Most edge devices don’t do anything except act as a communications gateway. The grab the sensor data and fire it off to the cloud, with no ability to determine success or failure. For me, this is a non-starter. The data is critical, because it impacts the post-analytics info. If you can’t ensure the data validity, you can’t make decisions on the resulting info.
Store and Forward is the answer to this conundrum. It requires your edge data collector to have a local database, a data synchronization engine and time measurement/sync capabilities. It also requires the device to have a cloud configurable data capture map. Here’s how it works:
- The edge device captures data as instructed by the data map and stores it in the local database.
- The data sync engine contacts the cloud, sends the data, confirms receipt, and executes error checking
- The cloud integrates the data into the right time slots and lets the local device know everything is complete
- The local edge device then deletes local data that is confirmed received and good by the cloud.
This creates an ever rolling buffer that overcomes momentary and extended network and internet issues, and ensures the integrity of your analytics.
Health and connection monitoring.
The edge device should have a heartbeat shared between the cloud and device that always informs the cloud analytics. The cloud should know within seconds or minutes that the device is not connected. In addition, it should know that the edge data collector has a health issue well before it becomes an operational issue.

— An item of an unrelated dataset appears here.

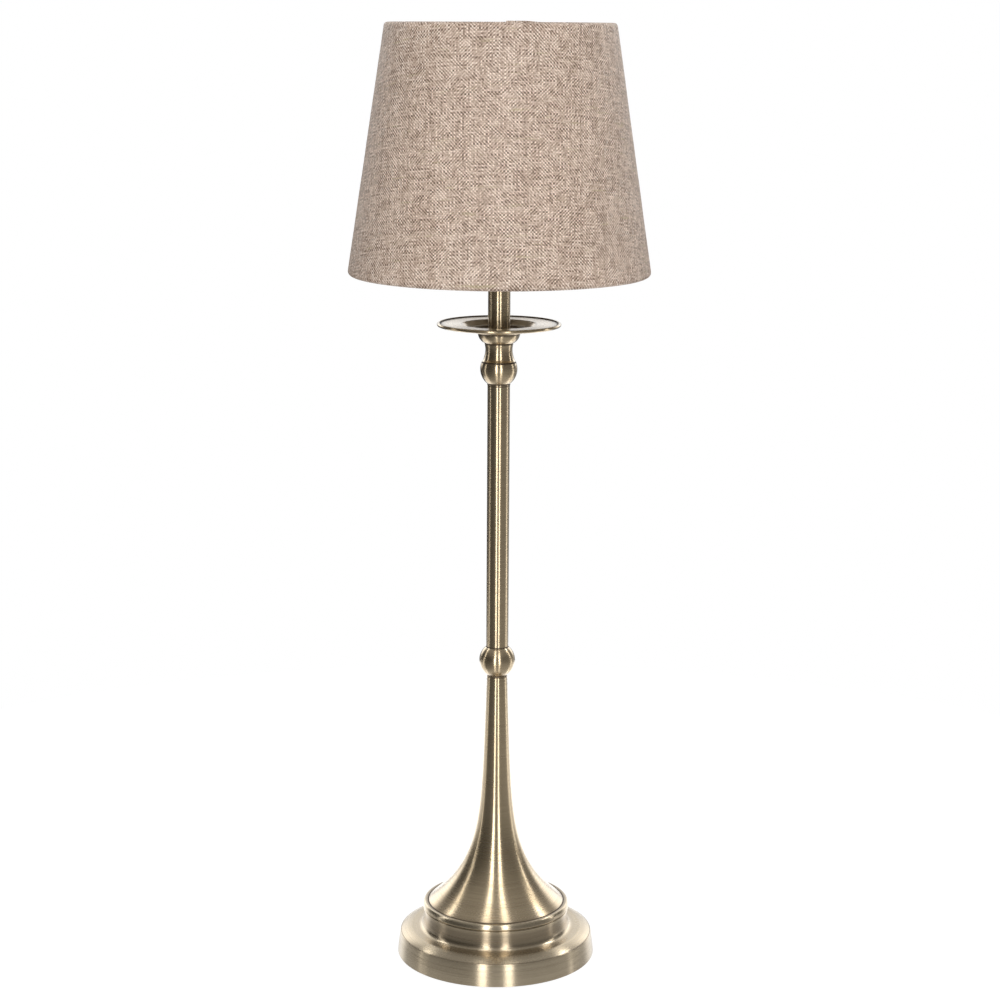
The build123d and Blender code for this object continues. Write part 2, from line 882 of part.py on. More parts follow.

There are other things that go into a successful IIoT system as well, but the above level of service will recover from both network slowdowns and outages that last for hours or even days.
The Conclusion.
Do yourself a favor and review your current and future system needs in the light of how the info will impact your users and business. It would really suck to deploy a system that is “broken” before it’s even being used.
The relative value of the information, and the impact of it going missing, should determine your solution selection.